ナショナル・シティ銀行事件

今日はほとんど終日、ナショナル・シティ銀行事件で暮れた。この事件はその重大さは別として、実に馬鹿げたことなのである。このニューヨークに本店を持つ銀行が極東各地−中国、マニラ、シンガポール、もちろん日本も入っている−に散在する支店に、それらの都会の現代式建築の進歩を示す商業区域の写真を送れと命令した。ところが大阪の憲兵隊が突然銀行支店に、かくの如き写真をとるなと申し出て、引き続き、これは大阪ばかりでなく、全国の新聞が、煽情的な見出しをつけた何段にもわたる記事を揚げて、ナショナル・シティ銀行は戦争が起った場合、米国がかかる区域を爆撃するプランを建てるために、こんなふうな写真を(日本の法律や規則を正確に守ってやったのである)撮影したのだと攻撃した。表面的には実に馬鹿らしいことだというのは、こんな写真はどの店にも売っているのだし、横浜の日本商業会議所はつい先ごろ商業宣伝の目的で、同じような写真を何枚も入れたパンフレットを米国にばらまいた。銀行のやったことは、事実日本人の利益になることなのである。しかし毒薬は即座に効力を発揮した。すくなくとも一人の日本人行員は辞職し、全員辞職せよとの愛国団体からの脅迫状や訪問は続き、関係者や財産が害をうけることはないにしても、この銀行の名声と取引とが害されることは当然である。
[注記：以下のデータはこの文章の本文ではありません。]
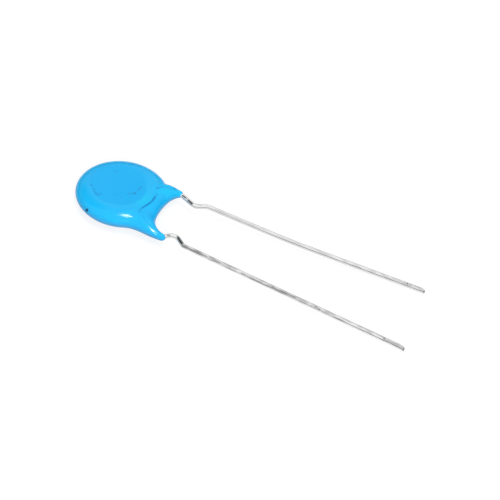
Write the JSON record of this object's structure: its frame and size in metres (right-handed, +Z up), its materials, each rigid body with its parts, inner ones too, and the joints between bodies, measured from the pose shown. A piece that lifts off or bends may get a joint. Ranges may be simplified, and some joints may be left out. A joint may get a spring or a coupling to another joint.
{
  "type": "ceramic disc capacitor",
  "caption": "Small epoxy-dipped ceramic disc capacitor with two kinked radial wire leads for soldering into a circuit board.",
  "frame": {"origin": "on the table, under the centre of the round disc, in the middle of the flat lower face that the part lies on", "axes": "+X points along the leads, away from the disc; +Z is up, square to the disc's flat faces; +Y is the side of the lead that is soldered to the upper electrode"},
  "size_m": [0.0423, 0.0108, 0.0023],
  "materials": {
    "epoxy": "glossy dipped epoxy",
    "ceramic": "matt fired ceramic",
    "silver": "satin fired silver",
    "solder": "bright solder",
    "tinned_wire": "bright hot-dip tin"
  },
  "bodies": {
    "root": {"epoxy_coating": "epoxy", "ceramic_disc": "ceramic", "upper_electrode": "silver", "lower_electrode": "silver", "upper_solder_joint": "solder", "lower_solder_joint": "solder", "upper_lead": "tinned_wire", "lower_lead": "tinned_wire"}
  },
  "joints": []
}
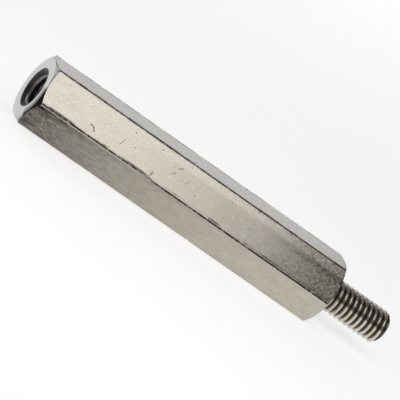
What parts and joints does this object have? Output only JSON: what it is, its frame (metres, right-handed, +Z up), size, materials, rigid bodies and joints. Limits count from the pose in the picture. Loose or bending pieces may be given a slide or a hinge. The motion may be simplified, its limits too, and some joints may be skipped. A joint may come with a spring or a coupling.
{
  "type": "hex standoff",
  "caption": "Male-female hex standoff: a hexagonal metal spacer with a tapped blind hole at one end and a threaded stud at the other, to hold a board or panel off its base.",
  "frame": {"origin": "on the axis, in the plane of the shoulder where the stud leaves the hexagonal body", "axes": "+X along the axis and out of the stud; +Z up, square to the flat that the standoff lies on; +Y towards a corner of the hexagon"},
  "size_m": [0.036, 0.0064, 0.0054],
  "materials": {
    "nickel_plated_brass": "nickel plate over drawn and turned brass, satin bright, with fine draw lines, handling marks and darkened edges"
  },
  "bodies": {
    "root": {"hex_standoff": "nickel_plated_brass"}
  },
  "joints": []
}
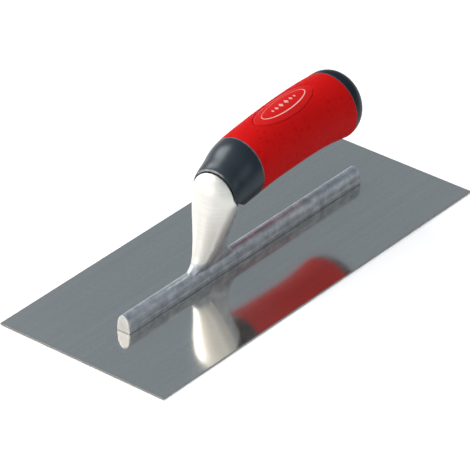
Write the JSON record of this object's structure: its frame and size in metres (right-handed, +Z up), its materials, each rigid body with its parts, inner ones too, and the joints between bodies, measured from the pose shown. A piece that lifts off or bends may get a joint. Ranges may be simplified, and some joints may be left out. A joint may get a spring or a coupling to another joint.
{
  "type": "finishing trowel",
  "caption": "Plasterer's finishing trowel: thin flat steel blade, cast aluminium spine and gooseneck, and a two-colour soft grip handle with an oval badge.",
  "frame": {"origin": "centre of the blade's underside, which is the working face", "axes": "+X along the blade towards its front end, where the neck stands; +Y across the blade to the left; +Z up through the handle"},
  "size_m": [0.28, 0.12, 0.085],
  "materials": {
    "blade_steel": "ground and hardened spring steel, satin mirror",
    "rivet_steel": "steel, ground flush",
    "cast_aluminium": "as cast, linished on the neck and the front end",
    "black_plastic": "satin moulded",
    "red_soft_grip": "soft matte elastomer",
    "red_badge": "satin, printed with a plain oval line",
    "zinc_steel": "zinc plated"
  },
  "bodies": {
    "root": {"blade": "blade_steel", "blade_rivets": "rivet_steel", "spine_casting": "cast_aluminium", "handle_core": "black_plastic", "grip_sleeve": "red_soft_grip", "badge": "red_badge", "end_cap": "black_plastic", "retaining_screw": "zinc_steel", "washer": "zinc_steel"}
  },
  "joints": []
}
白鳥は例によって新聞記者たちに相当誇大なことをしゃべった。私は昨日マキロイ大佐を陸軍省にやって、二三の高官に面会し、この銀行を攻撃から解放する意味の発表をすることを申し入れさせた。というのが、明らかにこの事件を起こした憲兵隊は、陸軍省に所管に属するからである。しかし陸軍省は単に面白がっただけで、本気にならなかったという。昨日、当銀行のカーティスは、有田に面会し、長い時間話し合った。有田は同情的に見えたが、公式声明を発表してくれないかというと、三分ばかりも黙ったあげく、最後に「君はそういうが、われわれとしては銀行のやったことが疑わしくないという証拠を、どうして確認することが出来るのか」といった。だが、新聞の運動はやみ、カーティスは私がこの問題について、何もする必要はないものと考えた。しかし今日カーティスは電話をかけてきて、大阪の新聞がまたしても激越な見出しで取扱いはじめ、ラジオは公然と放送し、愛国団体が面倒を起したと告げた。そこで私は内田伯爵を訪問し、この問題を彼に開陳することにきめた。